If going DIY, practice with the equipment in a closet or less visible area first. Learn how quickly the drum bites, how the edger pulls, how your vacuum keeps up with dust.
If hiring a pro, confirm how they plan to protect adjacent spaces, what hours they work, and how long you will need to stay off the floors between coats and after final cure. Put that into your daily life context. If your only path to a bathroom crosses the refinished area, you need a specific plan.
Reading the Floor Like a Designer
By the time the last coat cures, your role shifts again. You return to being an observer.
Walk the space in the morning, noon, and evening.

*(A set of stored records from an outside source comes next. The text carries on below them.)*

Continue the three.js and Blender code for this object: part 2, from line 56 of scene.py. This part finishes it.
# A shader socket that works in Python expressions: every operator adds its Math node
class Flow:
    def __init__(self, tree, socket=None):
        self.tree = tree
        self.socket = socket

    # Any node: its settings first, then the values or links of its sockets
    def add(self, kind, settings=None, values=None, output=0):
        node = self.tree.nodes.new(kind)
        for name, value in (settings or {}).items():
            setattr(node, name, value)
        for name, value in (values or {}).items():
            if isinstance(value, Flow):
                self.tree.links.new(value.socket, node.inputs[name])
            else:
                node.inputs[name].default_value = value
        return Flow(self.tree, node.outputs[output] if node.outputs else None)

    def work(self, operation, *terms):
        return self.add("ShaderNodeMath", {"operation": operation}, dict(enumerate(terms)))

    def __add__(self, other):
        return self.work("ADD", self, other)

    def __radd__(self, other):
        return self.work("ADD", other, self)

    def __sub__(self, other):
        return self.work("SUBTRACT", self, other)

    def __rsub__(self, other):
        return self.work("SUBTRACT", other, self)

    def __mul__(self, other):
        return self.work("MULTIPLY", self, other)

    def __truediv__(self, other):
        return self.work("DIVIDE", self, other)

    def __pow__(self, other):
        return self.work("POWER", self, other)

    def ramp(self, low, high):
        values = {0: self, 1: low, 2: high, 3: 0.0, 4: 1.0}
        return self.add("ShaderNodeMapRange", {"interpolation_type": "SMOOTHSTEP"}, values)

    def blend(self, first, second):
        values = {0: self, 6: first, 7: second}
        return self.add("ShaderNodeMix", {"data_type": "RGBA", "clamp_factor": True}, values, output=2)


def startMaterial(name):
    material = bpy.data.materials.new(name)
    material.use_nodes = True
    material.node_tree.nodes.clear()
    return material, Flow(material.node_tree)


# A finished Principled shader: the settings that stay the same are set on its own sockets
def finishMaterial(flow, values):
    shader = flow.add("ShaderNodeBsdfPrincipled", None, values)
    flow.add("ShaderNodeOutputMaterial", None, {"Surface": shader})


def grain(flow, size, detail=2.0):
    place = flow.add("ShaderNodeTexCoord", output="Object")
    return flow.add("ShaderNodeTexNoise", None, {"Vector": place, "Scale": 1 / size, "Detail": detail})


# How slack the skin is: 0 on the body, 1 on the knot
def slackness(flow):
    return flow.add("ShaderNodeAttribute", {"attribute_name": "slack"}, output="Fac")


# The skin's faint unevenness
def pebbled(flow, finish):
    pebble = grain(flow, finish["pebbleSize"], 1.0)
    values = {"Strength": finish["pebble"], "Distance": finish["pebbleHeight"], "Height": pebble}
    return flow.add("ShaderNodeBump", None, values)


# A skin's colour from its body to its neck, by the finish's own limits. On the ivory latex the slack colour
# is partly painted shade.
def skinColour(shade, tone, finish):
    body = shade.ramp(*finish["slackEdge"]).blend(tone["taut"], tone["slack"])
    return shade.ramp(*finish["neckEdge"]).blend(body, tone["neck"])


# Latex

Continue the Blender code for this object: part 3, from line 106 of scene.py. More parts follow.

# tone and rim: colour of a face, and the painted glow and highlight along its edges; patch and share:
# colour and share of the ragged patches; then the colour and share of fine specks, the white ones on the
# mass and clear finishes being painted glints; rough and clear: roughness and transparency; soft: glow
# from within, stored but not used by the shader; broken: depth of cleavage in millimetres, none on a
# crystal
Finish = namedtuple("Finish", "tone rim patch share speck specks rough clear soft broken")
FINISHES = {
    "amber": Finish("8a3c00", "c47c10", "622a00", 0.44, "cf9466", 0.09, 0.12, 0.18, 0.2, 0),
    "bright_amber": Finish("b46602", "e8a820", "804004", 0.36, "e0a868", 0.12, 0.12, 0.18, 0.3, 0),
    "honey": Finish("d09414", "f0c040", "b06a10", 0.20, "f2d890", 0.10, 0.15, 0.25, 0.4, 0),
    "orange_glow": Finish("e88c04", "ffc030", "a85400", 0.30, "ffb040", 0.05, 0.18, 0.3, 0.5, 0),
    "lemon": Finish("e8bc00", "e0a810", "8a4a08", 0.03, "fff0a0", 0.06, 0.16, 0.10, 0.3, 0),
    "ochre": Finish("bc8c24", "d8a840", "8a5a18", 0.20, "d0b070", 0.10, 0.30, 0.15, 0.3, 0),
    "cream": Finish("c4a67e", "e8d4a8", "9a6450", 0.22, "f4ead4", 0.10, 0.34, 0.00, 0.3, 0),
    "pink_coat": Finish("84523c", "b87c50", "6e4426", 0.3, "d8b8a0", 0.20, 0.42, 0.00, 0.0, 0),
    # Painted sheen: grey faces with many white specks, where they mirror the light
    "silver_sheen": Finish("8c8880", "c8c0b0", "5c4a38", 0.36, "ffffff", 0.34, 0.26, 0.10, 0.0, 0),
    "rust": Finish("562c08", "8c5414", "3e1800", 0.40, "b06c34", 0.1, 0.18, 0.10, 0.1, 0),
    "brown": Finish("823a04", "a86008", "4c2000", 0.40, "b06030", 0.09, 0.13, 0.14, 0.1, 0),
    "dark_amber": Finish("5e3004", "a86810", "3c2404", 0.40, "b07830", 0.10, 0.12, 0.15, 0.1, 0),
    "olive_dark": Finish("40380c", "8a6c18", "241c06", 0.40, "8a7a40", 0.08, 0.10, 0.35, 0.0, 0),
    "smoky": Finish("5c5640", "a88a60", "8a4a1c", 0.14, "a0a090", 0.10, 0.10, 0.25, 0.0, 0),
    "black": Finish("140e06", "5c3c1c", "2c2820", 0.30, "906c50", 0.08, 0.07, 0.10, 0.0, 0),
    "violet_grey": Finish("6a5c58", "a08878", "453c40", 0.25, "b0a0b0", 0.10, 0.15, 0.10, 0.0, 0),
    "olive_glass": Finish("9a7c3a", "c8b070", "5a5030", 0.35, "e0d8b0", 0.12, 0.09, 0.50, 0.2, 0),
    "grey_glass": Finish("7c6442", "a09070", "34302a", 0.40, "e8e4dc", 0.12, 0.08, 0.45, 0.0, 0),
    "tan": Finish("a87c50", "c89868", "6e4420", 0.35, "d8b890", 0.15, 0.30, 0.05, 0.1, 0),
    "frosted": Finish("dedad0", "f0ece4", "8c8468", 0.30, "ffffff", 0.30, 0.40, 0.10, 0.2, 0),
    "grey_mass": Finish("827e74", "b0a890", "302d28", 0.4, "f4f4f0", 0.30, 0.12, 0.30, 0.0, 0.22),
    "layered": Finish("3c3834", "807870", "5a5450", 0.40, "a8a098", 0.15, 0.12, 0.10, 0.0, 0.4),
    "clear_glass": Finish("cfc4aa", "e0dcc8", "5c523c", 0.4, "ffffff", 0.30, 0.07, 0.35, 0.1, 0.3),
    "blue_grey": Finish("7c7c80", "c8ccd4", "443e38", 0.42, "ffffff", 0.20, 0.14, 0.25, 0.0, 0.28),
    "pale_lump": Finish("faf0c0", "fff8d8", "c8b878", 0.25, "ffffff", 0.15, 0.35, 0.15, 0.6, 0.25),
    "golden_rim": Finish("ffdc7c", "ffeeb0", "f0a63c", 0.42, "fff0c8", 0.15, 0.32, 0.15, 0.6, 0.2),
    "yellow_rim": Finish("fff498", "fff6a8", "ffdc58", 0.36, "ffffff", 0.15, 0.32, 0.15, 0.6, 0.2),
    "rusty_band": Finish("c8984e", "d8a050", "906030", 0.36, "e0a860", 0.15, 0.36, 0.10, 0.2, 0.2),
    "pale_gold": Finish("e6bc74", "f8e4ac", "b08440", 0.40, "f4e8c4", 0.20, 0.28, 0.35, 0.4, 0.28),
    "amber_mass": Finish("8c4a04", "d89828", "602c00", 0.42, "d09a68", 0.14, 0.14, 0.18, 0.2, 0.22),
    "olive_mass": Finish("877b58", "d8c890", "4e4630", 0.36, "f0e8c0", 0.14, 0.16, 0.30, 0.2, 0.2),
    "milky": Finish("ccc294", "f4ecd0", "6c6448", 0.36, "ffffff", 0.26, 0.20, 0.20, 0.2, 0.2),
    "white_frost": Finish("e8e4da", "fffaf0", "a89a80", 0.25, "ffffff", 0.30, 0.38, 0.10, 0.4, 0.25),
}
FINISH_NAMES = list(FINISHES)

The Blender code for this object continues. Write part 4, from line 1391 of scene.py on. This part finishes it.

Look at how the floor holds light along the boards, across them, and at the perimeter. Notice how your existing furniture sits on it. A minimalist sofa on a pale, matte oak floor feels very different than the same sofa on a dark, glossy walnut.
If you did the work yourself, be honest with what you see. Small irregularities can be part of the charm. Repeating mistakes across a large field, though, may distract you every time you walk by. That tension between pride and frustration is part of DIY. Sometimes, living with minor imperfections is still preferable to the higher cost of starting again.
If a pro did the work, give them feedback. If something feels off, say so while the relationship is still active. Many finish issues can be addressed with a light buff and another coat, or localized correction. Contractors who care about their craft usually prefer to fix small issues rather than have a project quietly bother you for years.
In the end, hardwood refinishing is less about shiny newness and more about quiet coherence. The floor should support the architecture, not compete with it. Whether you choose DIY or a pro, the goal is the same: a surface that sits confidently under everything else, carrying the room without drawing attention to its own effort.